#### SOURCE EXCERPT
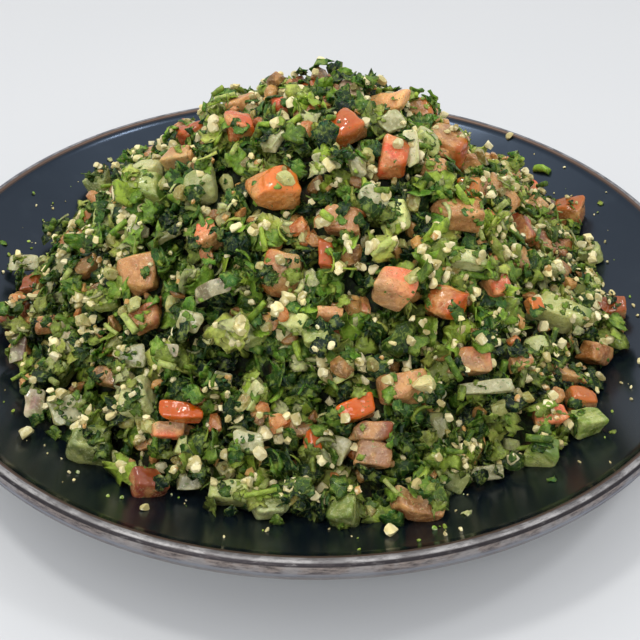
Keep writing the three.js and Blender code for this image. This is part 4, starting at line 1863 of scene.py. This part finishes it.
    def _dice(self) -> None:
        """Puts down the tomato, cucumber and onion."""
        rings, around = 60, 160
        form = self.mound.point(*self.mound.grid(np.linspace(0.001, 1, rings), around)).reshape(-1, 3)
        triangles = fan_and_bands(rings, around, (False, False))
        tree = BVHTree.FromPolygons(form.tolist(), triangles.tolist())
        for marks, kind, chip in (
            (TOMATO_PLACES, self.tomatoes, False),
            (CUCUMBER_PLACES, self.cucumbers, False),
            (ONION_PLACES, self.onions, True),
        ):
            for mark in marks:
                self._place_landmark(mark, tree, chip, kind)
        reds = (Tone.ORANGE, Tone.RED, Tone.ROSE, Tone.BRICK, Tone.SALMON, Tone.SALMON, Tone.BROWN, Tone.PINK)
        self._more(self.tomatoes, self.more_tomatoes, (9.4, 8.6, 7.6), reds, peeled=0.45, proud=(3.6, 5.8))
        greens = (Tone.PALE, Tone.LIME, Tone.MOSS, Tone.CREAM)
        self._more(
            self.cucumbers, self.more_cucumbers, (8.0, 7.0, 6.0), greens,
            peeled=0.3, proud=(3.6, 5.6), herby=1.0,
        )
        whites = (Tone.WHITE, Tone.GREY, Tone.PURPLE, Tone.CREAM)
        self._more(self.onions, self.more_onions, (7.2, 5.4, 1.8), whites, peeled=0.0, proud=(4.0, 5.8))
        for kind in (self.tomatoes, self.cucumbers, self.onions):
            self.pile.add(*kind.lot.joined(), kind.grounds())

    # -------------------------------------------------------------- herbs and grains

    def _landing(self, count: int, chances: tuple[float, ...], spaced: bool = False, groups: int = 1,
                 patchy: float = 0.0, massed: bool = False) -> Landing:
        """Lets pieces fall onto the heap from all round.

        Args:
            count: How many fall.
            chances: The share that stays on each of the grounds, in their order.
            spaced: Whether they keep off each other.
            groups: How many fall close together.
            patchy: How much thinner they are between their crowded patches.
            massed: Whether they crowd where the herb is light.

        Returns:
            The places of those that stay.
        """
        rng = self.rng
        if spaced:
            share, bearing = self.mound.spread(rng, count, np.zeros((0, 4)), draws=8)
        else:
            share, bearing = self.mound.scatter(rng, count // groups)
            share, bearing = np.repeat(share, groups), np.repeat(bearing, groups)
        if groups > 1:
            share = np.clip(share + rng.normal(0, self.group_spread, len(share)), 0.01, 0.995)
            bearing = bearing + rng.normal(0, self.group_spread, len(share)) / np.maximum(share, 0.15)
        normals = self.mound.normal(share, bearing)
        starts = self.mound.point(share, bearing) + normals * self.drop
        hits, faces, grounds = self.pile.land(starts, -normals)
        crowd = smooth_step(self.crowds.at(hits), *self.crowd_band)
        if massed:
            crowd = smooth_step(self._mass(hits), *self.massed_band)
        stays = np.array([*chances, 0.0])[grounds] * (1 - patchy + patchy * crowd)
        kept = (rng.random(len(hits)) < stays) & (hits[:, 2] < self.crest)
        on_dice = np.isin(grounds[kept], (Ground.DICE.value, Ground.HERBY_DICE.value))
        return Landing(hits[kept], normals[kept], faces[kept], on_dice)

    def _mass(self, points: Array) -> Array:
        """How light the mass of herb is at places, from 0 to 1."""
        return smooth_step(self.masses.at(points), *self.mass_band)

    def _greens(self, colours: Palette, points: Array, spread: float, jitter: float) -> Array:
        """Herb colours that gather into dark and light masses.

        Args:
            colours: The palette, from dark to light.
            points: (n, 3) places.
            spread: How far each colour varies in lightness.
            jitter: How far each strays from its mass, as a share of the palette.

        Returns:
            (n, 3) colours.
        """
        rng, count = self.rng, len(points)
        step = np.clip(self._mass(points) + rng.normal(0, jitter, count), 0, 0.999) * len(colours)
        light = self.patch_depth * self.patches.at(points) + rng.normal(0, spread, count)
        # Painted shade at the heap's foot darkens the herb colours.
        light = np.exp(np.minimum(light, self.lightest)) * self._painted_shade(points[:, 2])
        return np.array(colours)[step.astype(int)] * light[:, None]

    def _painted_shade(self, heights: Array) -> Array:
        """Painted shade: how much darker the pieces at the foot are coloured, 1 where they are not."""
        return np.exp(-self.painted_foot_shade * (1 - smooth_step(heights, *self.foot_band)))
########
#### GIVEN EXERCISE
Return the whole listing exactly, with every line included.

#### ANSWER TO THIS TASK
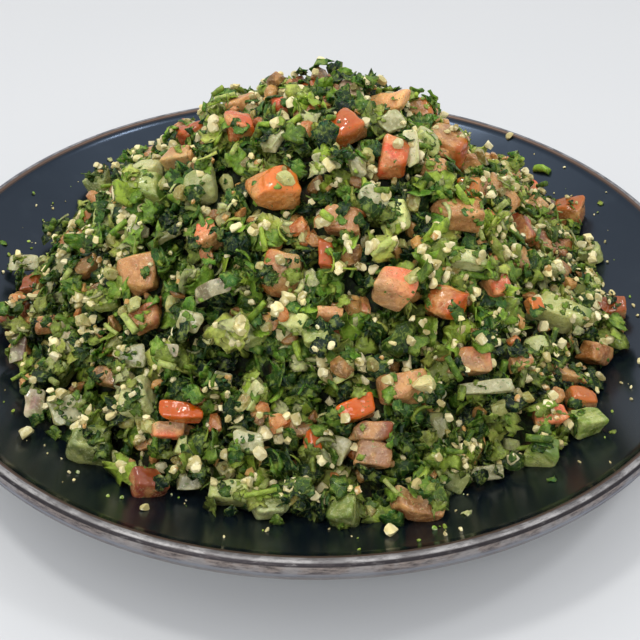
Keep writing the three.js and Blender code for this image. This is part 4, starting at line 1863 of scene.py. This part finishes it.
    def _dice(self) -> None:
        """Puts down the tomato, cucumber and onion."""
        rings, around = 60, 160
        form = self.mound.point(*self.mound.grid(np.linspace(0.001, 1, rings), around)).reshape(-1, 3)
        triangles = fan_and_bands(rings, around, (False, False))
        tree = BVHTree.FromPolygons(form.tolist(), triangles.tolist())
        for marks, kind, chip in (
            (TOMATO_PLACES, self.tomatoes, False),
            (CUCUMBER_PLACES, self.cucumbers, False),
            (ONION_PLACES, self.onions, True),
        ):
            for mark in marks:
                self._place_landmark(mark, tree, chip, kind)
        reds = (Tone.ORANGE, Tone.RED, Tone.ROSE, Tone.BRICK, Tone.SALMON, Tone.SALMON, Tone.BROWN, Tone.PINK)
        self._more(self.tomatoes, self.more_tomatoes, (9.4, 8.6, 7.6), reds, peeled=0.45, proud=(3.6, 5.8))
        greens = (Tone.PALE, Tone.LIME, Tone.MOSS, Tone.CREAM)
        self._more(
            self.cucumbers, self.more_cucumbers, (8.0, 7.0, 6.0), greens,
            peeled=0.3, proud=(3.6, 5.6), herby=1.0,
        )
        whites = (Tone.WHITE, Tone.GREY, Tone.PURPLE, Tone.CREAM)
        self._more(self.onions, self.more_onions, (7.2, 5.4, 1.8), whites, peeled=0.0, proud=(4.0, 5.8))
        for kind in (self.tomatoes, self.cucumbers, self.onions):
            self.pile.add(*kind.lot.joined(), kind.grounds())

    # -------------------------------------------------------------- herbs and grains

    def _landing(self, count: int, chances: tuple[float, ...], spaced: bool = False, groups: int = 1,
                 patchy: float = 0.0, massed: bool = False) -> Landing:
        """Lets pieces fall onto the heap from all round.

        Args:
            count: How many fall.
            chances: The share that stays on each of the grounds, in their order.
            spaced: Whether they keep off each other.
            groups: How many fall close together.
            patchy: How much thinner they are between their crowded patches.
            massed: Whether they crowd where the herb is light.

        Returns:
            The places of those that stay.
        """
        rng = self.rng
        if spaced:
            share, bearing = self.mound.spread(rng, count, np.zeros((0, 4)), draws=8)
        else:
            share, bearing = self.mound.scatter(rng, count // groups)
            share, bearing = np.repeat(share, groups), np.repeat(bearing, groups)
        if groups > 1:
            share = np.clip(share + rng.normal(0, self.group_spread, len(share)), 0.01, 0.995)
            bearing = bearing + rng.normal(0, self.group_spread, len(share)) / np.maximum(share, 0.15)
        normals = self.mound.normal(share, bearing)
        starts = self.mound.point(share, bearing) + normals * self.drop
        hits, faces, grounds = self.pile.land(starts, -normals)
        crowd = smooth_step(self.crowds.at(hits), *self.crowd_band)
        if massed:
            crowd = smooth_step(self._mass(hits), *self.massed_band)
        stays = np.array([*chances, 0.0])[grounds] * (1 - patchy + patchy * crowd)
        kept = (rng.random(len(hits)) < stays) & (hits[:, 2] < self.crest)
        on_dice = np.isin(grounds[kept], (Ground.DICE.value, Ground.HERBY_DICE.value))
        return Landing(hits[kept], normals[kept], faces[kept], on_dice)

    def _mass(self, points: Array) -> Array:
        """How light the mass of herb is at places, from 0 to 1."""
        return smooth_step(self.masses.at(points), *self.mass_band)

    def _greens(self, colours: Palette, points: Array, spread: float, jitter: float) -> Array:
        """Herb colours that gather into dark and light masses.

        Args:
            colours: The palette, from dark to light.
            points: (n, 3) places.
            spread: How far each colour varies in lightness.
            jitter: How far each strays from its mass, as a share of the palette.

        Returns:
            (n, 3) colours.
        """
        rng, count = self.rng, len(points)
        step = np.clip(self._mass(points) + rng.normal(0, jitter, count), 0, 0.999) * len(colours)
        light = self.patch_depth * self.patches.at(points) + rng.normal(0, spread, count)
        # Painted shade at the heap's foot darkens the herb colours.
        light = np.exp(np.minimum(light, self.lightest)) * self._painted_shade(points[:, 2])
        return np.array(colours)[step.astype(int)] * light[:, None]

    def _painted_shade(self, heights: Array) -> Array:
        """Painted shade: how much darker the pieces at the foot are coloured, 1 where they are not."""
        return np.exp(-self.painted_foot_shade * (1 - smooth_step(heights, *self.foot_band)))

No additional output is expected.